Things to do in Ampthill, Bedfordshire
The ancient market town of Ampthill is situated under the brow of the Greensand Ridge. It is a town that enjoys the rural surrounds of open and wooded countryside, interspersed by small attractive villages. There is no clear evidence about the town's origin but it is thought it was once a Roman settlement. The first documentary evidence of a settlement on the site of the town is in the Doomsday Book.
The town is associated with Henry VIII who often visited Ampthill for deer hunting and archery contests. He chose to stay at the 15th century castle that once stood within Ampthill Park. During his reign Henry brought most of his wives to the castle, including Katherine of Aragon who was confined to the castle for three years during her divorce proceedings. The castle no longer stands, falling to ruins during the reign of Elizabeth 1st; its site is marked by a stone cross, erected in 1773, known as Katherine's Cross.
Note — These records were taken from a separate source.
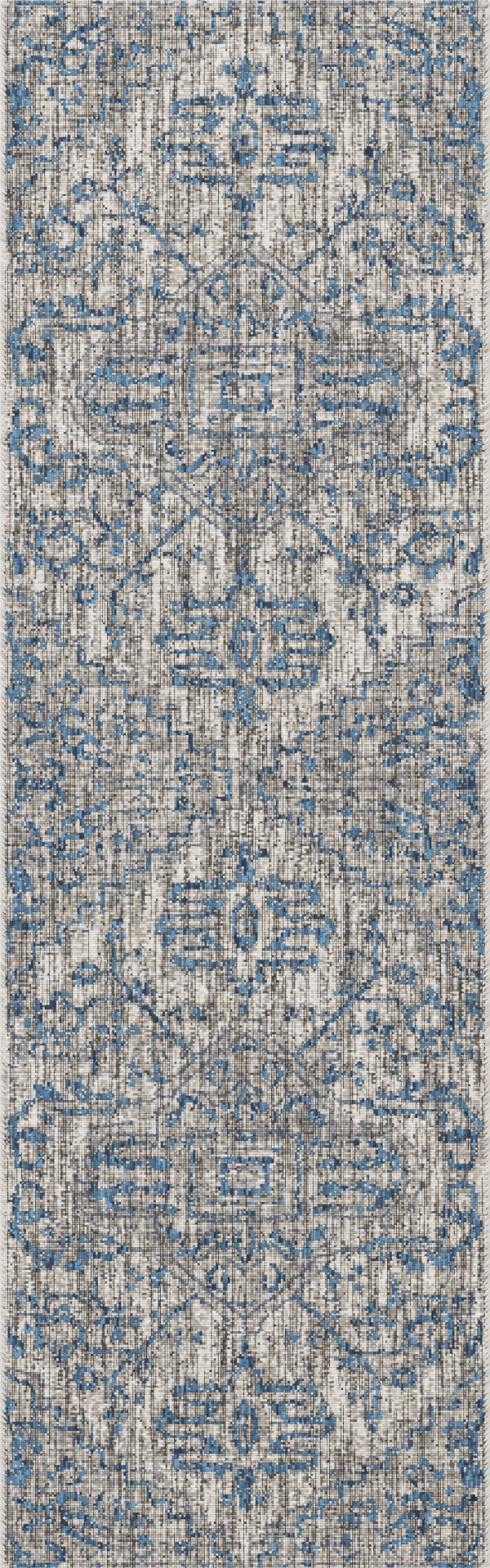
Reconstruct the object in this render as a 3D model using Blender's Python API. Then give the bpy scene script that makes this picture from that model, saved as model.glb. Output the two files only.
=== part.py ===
"""A flat-woven runner rug: one woven cloth, hemmed at both ends and serged along both long edges.

The rug lies on the plane z = 0, with its length along Y, its width along X and its middle at the
origin. The head end is at +Y and the foot end at -Y. Lengths are in metres.
"""

import math

import bmesh
import bpy

# Overall sizes
RUG_WIDTH = 0.762
RUG_LENGTH = 2.4384

# The woven cloth
CLOTH_THICKNESS = 0.0030
HEM_DEPTH = 0.022            # from the fold to the cut end of the turned-under flap
HEM_RAMP_LENGTH = 0.030      # over which the cloth comes down from the hem to the floor
SIDE_BLEND_LENGTH = 0.030    # over which the cloth rises to meet the serged edges

# The serged long edges
SERGING_WIDTH = 0.0105       # from the outer edge to the end of the wraps on the cloth
SERGING_YARN_WALL = 0.0010   # thickness of the wrapped yarn
EDGE_CORD_DIAMETER = 0.0030
SERGING_NOSE_WIDTH = 0.0048  # width of the rounded outer side
TIP_SHARE = 0.45             # thickness of the wraps' thinned ends, as a share of the wall
SHOULDER_SHARE = 0.1         # how far the wraps dip beside their thinned ends, likewise

# The corner tacks that lock the ends of the serging
TACK_LENGTH = 0.0080         # along the edge
TACK_WIDTH = 0.0145          # from the outer edge to the end of the tack on the cloth
TACK_SETBACK = 0.0015        # from the fold at the end of the rug

# The hem seams and the overlocked cut ends
THREAD_DIAMETER = 0.0009
OVERLOCK_REACH = 0.0055      # how far the overlock covers the cut end
OVERLOCK_WALL = 0.0005

# Fit between neighbouring pieces
CLEARANCE = 0.0003

# Smoothness of the curved stretches
RAMP_STEPS = 10
FOLD_STEPS = 12
NOSE_STEPS = 10
THREAD_SIDES = 8
CORD_SIDES = 10
SHARP_ANGLE = math.radians(35)

# Worked out from the sizes above
HALF_WIDTH = RUG_WIDTH / 2
HALF_LENGTH = RUG_LENGTH / 2
LAYER_GAP = OVERLOCK_WALL + 2 * CLEARANCE
HEM_RISE = CLOTH_THICKNESS + LAYER_GAP
HEM_HEIGHT = CLOTH_THICKNESS + HEM_RISE
FOLD_RADIUS = HEM_HEIGHT / 2
CAVITY_HEIGHT = max(CLOTH_THICKNESS, EDGE_CORD_DIAMETER) + 2 * CLEARANCE
EDGE_LIFT = SERGING_YARN_WALL + (CAVITY_HEIGHT - CLOTH_THICKNESS) / 2
CAVITY_END = HALF_WIDTH - SERGING_YARN_WALL
CLOTH_HALF_WIDTH = CAVITY_END - 2 * CLEARANCE - EDGE_CORD_DIAMETER
CORD_CENTRE = CAVITY_END - CLEARANCE - EDGE_CORD_DIAMETER / 2
CORD_END = HALF_LENGTH - TACK_SETBACK
FOLD_CENTRE = HALF_LENGTH - FOLD_RADIUS
CUT_END = HALF_LENGTH - HEM_DEPTH
RAMP_TOP = CUT_END - CLEARANCE - OVERLOCK_WALL - CLEARANCE
RAMP_FOOT = RAMP_TOP - HEM_RAMP_LENGTH
BLEND_END = HALF_WIDTH - TACK_WIDTH
BLEND_START = BLEND_END - SIDE_BLEND_LENGTH
THREAD_RADIUS = THREAD_DIAMETER / 2
TOP_GROOVE_DEPTH = THREAD_RADIUS + CLEARANCE
UNDER_GROOVE_DEPTH = THREAD_DIAMETER + 2 * CLEARANCE
GROOVE_HALF_WIDTH = THREAD_RADIUS + CLEARANCE
PINCH_END = CUT_END + OVERLOCK_REACH + 2 * CLEARANCE
SEAM_PLACE = (FOLD_CENTRE + PINCH_END) / 2
SERGING_END = HALF_LENGTH - TACK_SETBACK - TACK_LENGTH - CLEARANCE
SEAM_HALF_WIDTH = HALF_WIDTH - TACK_WIDTH - CLEARANCE

CREAM = (0.760, 0.705, 0.610, 1.0)
CLOTH_COLOUR = (0.420, 0.405, 0.390, 1.0)
THREAD_COLOUR = (0.700, 0.640, 0.540, 1.0)
CORD_COLOUR = (0.640, 0.600, 0.520, 1.0)


def clear_scene():
    """Remove whatever the scene holds."""
    for thing in list(bpy.data.objects):
        bpy.data.objects.remove(thing, do_unlink=True)


def make_material(name, colour, roughness):
    """Return a plain yarn material."""
    material = bpy.data.materials.new(name)
    material.use_nodes = True
    shader = material.node_tree.nodes["Principled BSDF"]
    shader.inputs["Base Color"].default_value = colour
    shader.inputs["Roughness"].default_value = roughness
    shader.inputs["Metallic"].default_value = 0.0
    return material


def ease(fraction):
    """Return a smooth rise from 0 to 1."""
    held = min(max(fraction, 0.0), 1.0)
    return held * held * (3 - 2 * held)


def side_lift(x):
    """Return how far the cloth is lifted at x, where the serging passes under its edge."""
    return EDGE_LIFT * ease((abs(x) - BLEND_START) / SIDE_BLEND_LENGTH)


def hem_lift(y):
    """Return how far the upper layer is lifted at y, where the hem's flap lies under it."""
    return HEM_RISE * (1 - ease((RAMP_TOP - abs(y)) / HEM_RAMP_LENGTH))


def spread(start, end, steps):
    """Return steps + 1 even places from start to end."""
    return [start + (end - start) * step / steps for step in range(steps + 1)]


def loft(name, rings, material):
    """Make one closed body from rings of points that have the same count."""
    mesh = bpy.data.meshes.new(name)
    builder = bmesh.new()
    loops = [[builder.verts.new(point) for point in ring] for ring in rings]
    count = len(rings[0])
    for near, far in zip(loops, loops[1:]):
        for index in range(count):
            following = (index + 1) % count
            builder.faces.new((near[index], near[following], far[following], far[index]))
    builder.faces.new(list(reversed(loops[0])))
    builder.faces.new(loops[-1])
    bmesh.ops.recalc_face_normals(builder, faces=builder.faces)
    builder.to_mesh(mesh)
    builder.free()
    mesh.shade_smooth()
    mesh.set_sharp_from_angle(angle=SHARP_ANGLE)
    thing = bpy.data.objects.new(name, mesh)
    bpy.context.collection.objects.link(thing)
    thing.data.materials.append(material)
    return thing


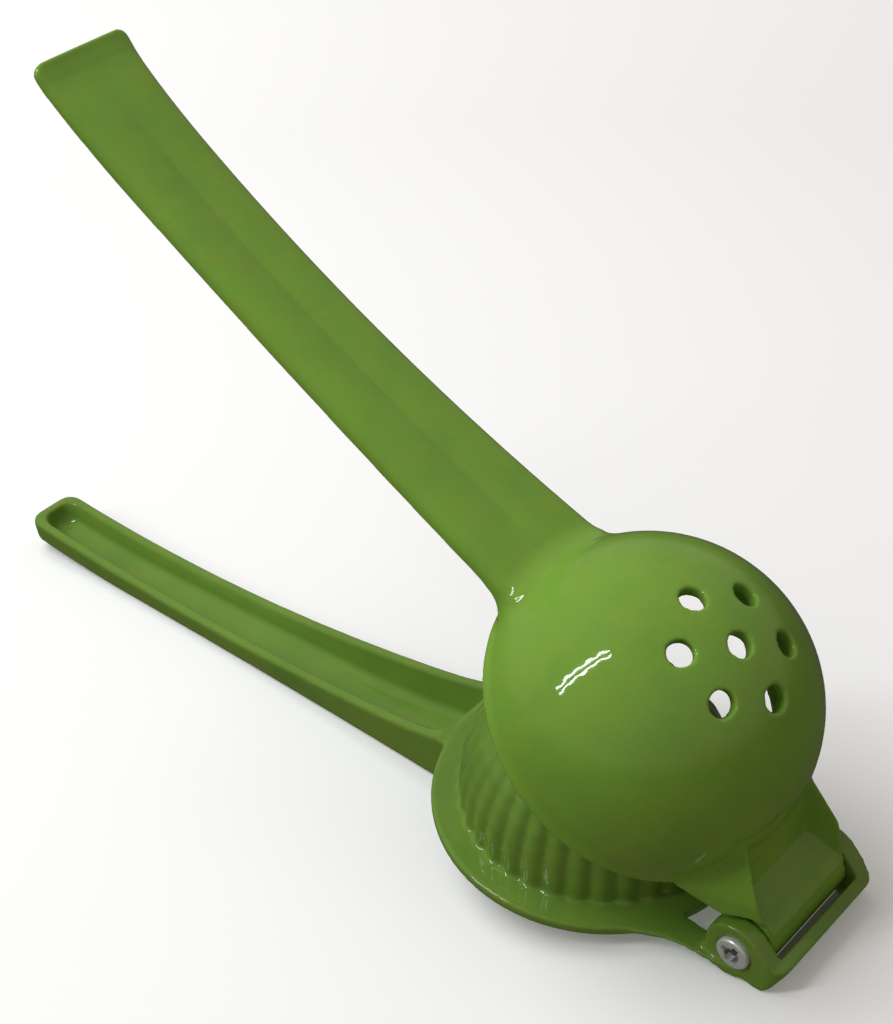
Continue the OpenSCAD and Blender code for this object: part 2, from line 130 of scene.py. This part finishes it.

The town is mainly Georgian boasting over 200 listed buildings. The four main streets lined with elegant houses and other buildings meet at the Market Square. The Square is dominated by the clock tower; its turret was part of the old Moot Hall (1852) that once occupied the site. An obelisk pump also occupies part of the Square. It was a gift to the town in 1785 by Lord Ossory and was a major source of water for the townsfolk for almost two centuries.
Ampthill Church is dedicated to St. Andrew and dates from the 14th century. It is built of ironstone in Perpendicular style. Inside is a monument dedicated to Richard Nicolls, a local man who became the first governor of Long Island. Nicolls was killed in a naval battle and the cannon ball that killed him is incorporated in the memorial plaque.